-- START OF Input data --

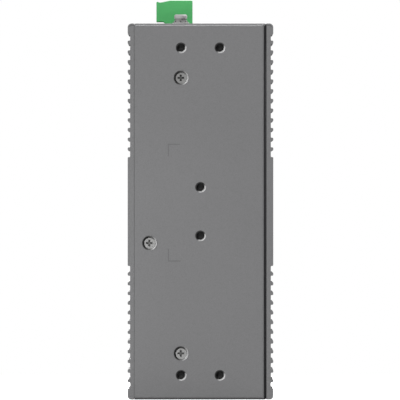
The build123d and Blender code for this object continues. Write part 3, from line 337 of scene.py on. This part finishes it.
# Finishes of single pieces, which the photograph shows apart from their slot's.
screw_plating = {"scale": 1600, "strength": 0.05, "cloudy": 0.06, "vary": 0.08}
stack_plating = {"scale": 1600, "strength": 0.03, "cloudy": 0.05, "vary": 0.08}
# The screws' and the ground stack's zinc darken as painted shade in their crevices, and the rear screws'
# also in their recesses.
screw_zinc = plated_metal("screw_zinc", (0.46, 0.46, 0.456), 0.42, darkest=0.05, **screw_plating)
rear_zinc = plated_metal("rear_zinc", (0.43, 0.43, 0.426), 0.42, darkest=0.35, **screw_plating)
paint_recess_shade(rear_zinc, face=-0.05518, depth=0.00025, darkest=0.6)
stud_zinc = plated_metal("stud_zinc", (0.42, 0.42, 0.416), 0.6, darkest=0.35, **stack_plating)
dull(stud_zinc, specular=0.2)
# Darker copy of the stud's zinc on the washers and their core, as painted shade round the screw's neck.
shaded_washer_zinc = plated_metal("shaded_washer_zinc", (0.31, 0.31, 0.306), 0.6, darkest=0.3, **stack_plating)
dull(shaded_washer_zinc, specular=0.2)
# Near-black cap at the bottom of each tapped hole, as painted shade.
hole_shade_cap = plated_metal("hole_shade_cap", (0.035, 0.035, 0.035), 0.6, 1600, strength=0.05, cloudy=0.05)
dull(hole_shade_cap)
# Near-black metal in the tapped holes' threads and bores, as painted shade.
hole_shade_metal = plated_metal("hole_shade_metal", (0.05, 0.05, 0.052), 0.5, 2200, strength=0.05, cloudy=0.1)
bend_paint = powder_coat("bend_paint", GREY, roughness=0.29, relief=0.03)
# Darker paint for the painted shade along the side plates' rounded top edges.
edge_shade_paint = powder_coat("edge_shade_paint", scaled(GREY, 0.62))
mark_paint = powder_coat("mark_paint", scaled(GREY, 0.8))
# The tapped holes' chamfers and the rear screws' seats carry painted shade on the upper left and painted
# light on the lower right.
lit_shaded_chamfer = lit_and_shaded_edge("lit_shaded_chamfer", greys((0.0, 0.05), (0.35, 0.13), (1.0, 0.54)))
lit_shaded_seat = lit_and_shaded_edge("lit_shaded_seat", greys((0.0, 0.05), (0.25, 0.12), (0.55, 0.17), (1.0, 0.48)))
own_finish = {
    "rear_screws": rear_zinc,
    "left_plate_screws": screw_zinc,
    "right_plate_screws": screw_zinc,
    "ground_screw": stud_zinc,
    "ground_flat_washer": stud_zinc,
    "ground_tooth_washer": shaded_washer_zinc,
    "ground_spring_washer": shaded_washer_zinc,
}

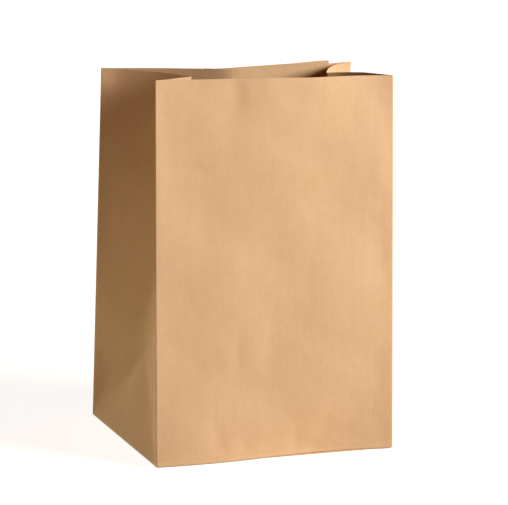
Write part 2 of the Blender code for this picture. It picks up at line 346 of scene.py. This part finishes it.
def softenDiagonals(points, columns, heights):
    # neighbours are averaged in both directions, only below the apex and away from the upright folds
    half, past = bag["depth"] / 2, mesh["pastApex"]
    beside, besideGrows = mesh["besideUpright"]
    above, aboveGrows = mesh["aboveFoot"]
    for start, end, across in columns:
        block = points[start:end]
        reach = np.minimum(across, bag["depth"] - across)
        share = smoothStep((reach - beside) / besideGrows)[:, None]
        share = share * smoothStep((heights - above) / aboveGrows)
        share = share * smoothStep((half + past - heights) / past)
        for _ in range(mesh["diagonalPasses"]):
            along = block.copy()
            along[1:-1] = (block[:-2] + 2 * block[1:-1] + block[2:]) / 4
            up = along.copy()
            up[:, 1:-1] = (along[:, :-2] + 2 * along[:, 1:-1] + along[:, 2:]) / 4
            block += (up - block) * share[..., None]


def foldSpan(stations, fold, radius):
    # the first, middle and last station within the radius, and each one's share of the way
    before, middle, after = (
        int(np.argmin(np.abs(stations - fold - step))) for step in (-radius, 0.0, radius)
    )
    share = (stations[before:after + 1] - stations[before]) / (stations[after] - stations[before])
    return before, middle, after, share


def foldCurve(start, corner, end, turn):
    # (1-t)^2 of the start, 2t(1-t) of the corner and t^2 of the end
    return (1 - turn) ** 2 * start + 2 * turn * (1 - turn) * corner + turn ** 2 * end


def roundFolds(points, stations, folds):
    # within the radius of a fold the sheet follows the fold curve
    for fold in folds:
        before, middle, after, share = foldSpan(stations, fold, mesh["foldRadius"])
        start, corner, end = points[before].copy(), points[middle].copy(), points[after].copy()
        points[before:after + 1] = foldCurve(start, corner, end, share[:, None, None])


def softenCreases(points, stations, heights, creases):
    # the same curve, with a radius that shrinks from the apex upwards
    climb = smoothStep((heights - bag["depth"] / 2) / mesh["creaseSharpens"])
    for crease in creases:
        for row, radius in enumerate(mesh["creaseRadius"] * (1 - climb)):
            if radius >= mesh["foldRadius"]:
                before, middle, after, share = foldSpan(stations, crease, radius)
                start, corner, end = points[before, row], points[middle, row], points[after, row]
                points[before:after + 1, row] = foldCurve(start, corner, end, share[:, None])


def surfaceNormals(points):
    # the cross product of the steps round the bag and up the paper points outwards
    normal = np.cross(np.gradient(points, axis=0), np.gradient(points, axis=1))
    return normal / np.maximum(np.linalg.norm(normal, axis=-1, keepdims=True), nearZero)


def waver(points):
    # sums of plane sine waves through space, so that two plies that touch move together
    random = np.random.default_rng(slack["seed"])
    total = np.zeros(points.shape[:2])
    for count, length, height in (slack["longWaves"], slack["middleWaves"], slack["shortWaves"]):
        heading = random.normal(size=(count, 3)) * np.array(slack["waveHeading"])
        heading /= np.linalg.norm(heading, axis=1, keepdims=True)
        pitch = length * random.uniform(*slack["wavePitch"], size=count)
        phase = random.uniform(0.0, math.tau, size=count)
        height *= slack["waveGain"] / math.sqrt(count)
        for way, each, start in zip(heading, pitch, phase):
            total += height * np.sin(points @ way * math.tau / each + start)
    return total


def frontDents(across, height):
    # each dent is a bell curve; the packing crease is a narrow bell along the whole panel
    total = np.zeros(across.shape)
    for x, z, wide, high, depth in slack["dents"]:
        total -= depth * np.exp(-((across - x) / wide) ** 2 - ((height - z) / high) ** 2)
    level, wide, depth = slack["packingCrease"]
    weak = slack["packingCreaseLeft"]
    place, grows = slack["packingCreaseGrows"]
    strength = weak + (1 - weak) * smoothStep((across - place) / grows)
    return total - depth * strength * np.exp(-((height - level) / wide) ** 2)


def buildSheet():
    # all panels as one grid of points, with each point's distance from the nearest fold
    heights = sheetHeights()
    panels = sheetStations()
    blocks, girths, foldGaps, gussets, bumps = [], [], [], [], []
    start = 0
    width, depth = bag["width"], bag["depth"]
    for name, across in panels:
        wide, high = np.meshgrid(across, heights, indexing="ij")
        nearRim = smoothStep((high - bag["height"] + bag["rimFade"]) / bag["rimFade"])
        high = high + rimTrim(name, wide) * nearRim
        if name in ("left", "right"):
            side = -1 if name == "left" else 1
            point = gussetSurface(side, wide, high)
            reach = np.minimum(wide, depth - wide)
            # the creases are worn at the rim and at the bottom corners, and not round the apex
            softly = 1 - smoothStep(np.abs(high - depth / 2) / mesh["creaseSharpens"])
            toDiagonal = np.abs(reach - high) * slack["diagonalSlope"]
            toCrease = np.where(high > depth / 2, depth / 2 - reach, toDiagonal)
            toCrease = toCrease + slack["creaseWearGap"] * softly
            gap = np.minimum(reach, toCrease)
            girth = depth - across if name == "left" else depth + width + across
            gussets.append((start, start + len(across), across))
            dent = np.zeros(wide.shape)
        elif name == "front":
            point = frontSurface(wide, high)
            gap = np.minimum(wide, width - wide)
            girth = depth + across
            dent = frontDents(wide, high)
        else:
            point = innerPlySurface(wide, high) if name == "inner" else backSurface(wide, high)
            gap = np.minimum(wide, width - wide)
            girth = -across if name == "inner" else 2 * depth + 2 * width - across
            dent = np.zeros(wide.shape)
        blocks.append(roundBottomFold(point, high))
        girths.append(girth)
        foldGaps.append(np.minimum(gap, np.maximum(high - bag["bottomRadius"], 0.0)))
        bumps.append(dent)
        start += len(across)
    points = np.concatenate(blocks)
    girth = np.concatenate(girths)
    gap = np.concatenate(foldGaps)
    dents = np.concatenate(bumps)
    softenDiagonals(points, gussets, heights)
    uprights = (0.0, depth, depth + width, 2 * depth + width)
    creases = (depth / 2, 1.5 * depth + width)
    roundFolds(points, girth, sorted(uprights + creases))
    softenCreases(points, girth, heights, creases)
    calm = smoothStep(gap / slack["stillNearFold"])
    normals = surfaceNormals(points)
    points += normals * (waver(points) * calm + dents)[..., None]
    lowest = points[:, 0, 2].min()
    return points, girth, heights, gap, panels, lowest


def sheetNumbers(points, heights, panels):
    # numbers the grid's points; below seamStart the outer ply has no lap, and at the bottom fold it
    # shares its seam edge with the inner ply
    columns, rows = points.shape[:2]
    number = np.arange(columns * rows).reshape(columns, rows)
    outerAcross = panels[-1][1]
    first = columns - len(outerAcross)
    inLap = np.nonzero(outerAcross < bag["seamEdge"] - sameSpot)[0] + first
    atSeam = int(np.argmin(np.abs(outerAcross - bag["seamEdge"]))) + first
    low = heights < bag["seamStart"] - sameSpot
    number[np.ix_(inLap, np.nonzero(low)[0])] = -1
    shared = np.nonzero(heights <= bag["bottomRadius"] + sameSpot)[0]
    number[atSeam, shared] = number[0, shared]
    return number, atSeam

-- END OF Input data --

* **Requirement**
Scan the records for the string "scene". Copy each line in which it appears.

* **Full answer**
The build123d and Blender code for this object continues. Write part 3, from line 337 of scene.py on. This part finishes it.
Write part 2 of the Blender code for this picture. It picks up at line 346 of scene.py. This part finishes it.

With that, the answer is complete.